Porque si revisamos cómo se denomina este imprescindible objeto cotidiano en francés (oreiller), italiano (cuscino) o catalán (coixí), vemos que ninguna de esas palabras, todas de etimología latina, roza siquiera la maravillosa sonoridad de almohada. Tan sólo en portugués (y gallego) cuentan con la casi igual almofada, pero casi, porque coincidiremos sin discusión en que la sonora f estropea el sutil pero fundamental efecto de la h muda, que alarga la pronunciación de las vocales en un encantador arrullo somnoliento. Y si los términos latinos pierden mucho frente al arábigo-castellano, qué decir de los espantosos de las lenguas de la familia germánica, como pillow en inglés, kissen en alemán o pute en noruego. Pero todavía es mucho peor si buscamos la palabra en idiomas eslavos: jastuk en serbocroata, poduszka en polaco o polstar en checo. Y para rematar este ejercicio descubro que en esperanto, un idioma artificial que debería haber tenido en cuenta la belleza de sus vocablos, van y denominan a la dulce almohada con un término que suena a medias entre insulto y combustible: kapkuseno. Nada que ver, sólo nuestra lengua ha conseguido –moros mediante– encontrar un nombre digno del objeto que designa.
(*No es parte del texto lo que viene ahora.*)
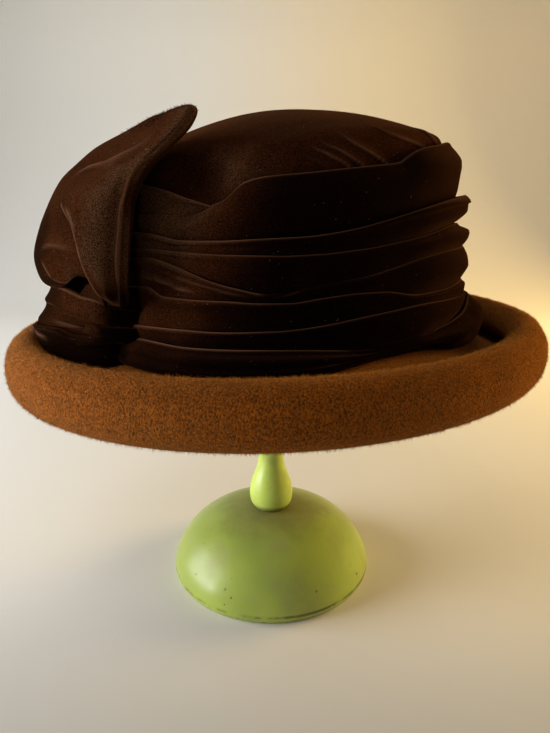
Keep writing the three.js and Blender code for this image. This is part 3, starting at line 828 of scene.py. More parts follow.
class HAT_OT_band(Operator):
    """Gathered velvet band, laid in overlapping folds round the crown"""
    bl_idname = "hat.band"
    bl_label = "Pleated band"

    def execute(self, context):
        azimuth = spread_azimuths(400, centre=-72, width=55, density=1.9)
        outline, crests, steps, hem, top = band_outline(azimuth)
        crest = curve_points(crests[..., None], steps)[..., 0]
        outer, folded = band_face(azimuth, curve_points(outline, steps))
        # The inner face runs from just over the hem to just under the top edge.
        backing = (hem + 1.2) + (top - 3 - hem) * np.linspace(0, 1, 18)[:, None]
        inner = hat_point(azimuth, wall_out(backing) + BACKING_OFF, backing)
        grid = np.concatenate([outer, inner])
        rows, columns = grid.shape[:2]
        band = new_piece("band_velvet", grid.reshape(-1, 3),
                         grid_faces(rows, columns, close_rows=True, close_columns=True))
        # Painted highlight along the crests of the folds and creases.
        mask = np.zeros((rows, columns))
        shiny = crest ** 7 * by_azimuth(BAND_HIGHLIGHT, azimuth)
        mask[:len(crest)] = np.clip(np.maximum(shiny, folded * 0.7), 0, 1)
        store_mask(band, "crest_highlight", mask.reshape(-1))
        face_outwards(band)
        # Painted light and shade on the pile.
        paint_light_on_pile(band, band_painted_light)
        finish_piece(band, "dark velvet", "side_drape")
        return {"FINISHED"}


# --- Bow ----------------------------------------------------------------------------------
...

Nótese la importancia de la primera sílaba, ese "Al" tan arábigo, que funciona como un pórtico al meollo del vocablo, remarcando y preparando al hablante para su pronunciación. Es una sílaba fuerte, pero no tanto como si empezara por consonante; la l eleva al habla pero, al mismo tiempo, anuncia la continuación hacia el núcleo significante. Lo sorprendente es que no sigue, como en tantos otros vocablos de nuestro idioma, una sílaba dura (piénsese, por ejemplo, en "alcázar") que haría áspera la palabra (aunque no por ello fea), sino que sorprende trayéndonos la mullida m para sugerirnos el mimoso deleite del abandono. Y esa insinuación no se frustra como ocurre con otros términos del castellano que también se inician con "alm" y que bruscamente rompen la dulce promesa fonética (me viene ahora a la mente "almacén", dicho con la cerrada c peninsular y, para colmo, con el grosero acento al final). No, a continuación viene la hermosísima unión/separación de las dos vocales gracias a la impagable h intercalada. Que a nadie se le ocurra pronunciar esas dos sílabas (mo-ha) en una sola (moa) y quebrar sacrílegamente la magia; por el contrario, enfatícese el ha tónico, saboreando esa infinitesimal pausa. Y el remate no es menos acertado, con la da final, un fonema que se me antoja elástico, flexible, el más adecuado para acabar de definir con sonidos el querido objeto que apoya nuestros sueños. Se valorará en su justa medida la importancia de esta última sílaba si comparamos nuestra palabra con otra muy parecida, "almohaza" (instrumento, usado para limpiar las caballerías, que se compone de una chapa de hierro con cuatro o cinco serrezuelas de dientes menudos y romos, y de un mango de madera o un asa), en la que la za final estropea zafiamente la armonía sonora.
Mencionaré, para acabar, que a la belleza de estas cuatro sílabas y a la perfecta correspondencia entre forma y significado, también contribuye a que "almohada" sea para mí la más bella de nuestras palabras el que el objeto designado sea uno de mis preferidos entre los muchos que cotidianamente usamos. Parece que hasta bien avanzada la Edad Media era un adminículo exclusivo de la clases altas, lo cual no me sorprende porque durante la mayor parte de la historia la gran mayoría de la humanidad apenas tenía nada y, por tanto, hasta dormir adecuadamente le estaba vedado. Agradezcamos pues que hoy damos por hecho que las almohadas son bienes de primera necesidad, tan obvios en nuestras noches que ni siquiera nos percatamos del impagable servicio que nos prestan. Y entonemos en consecuencia, a modo de jaculatoria jubilosa, su precioso nombre: al-mo-ha-da, al-mo-ha-da, al-mo-ha-da.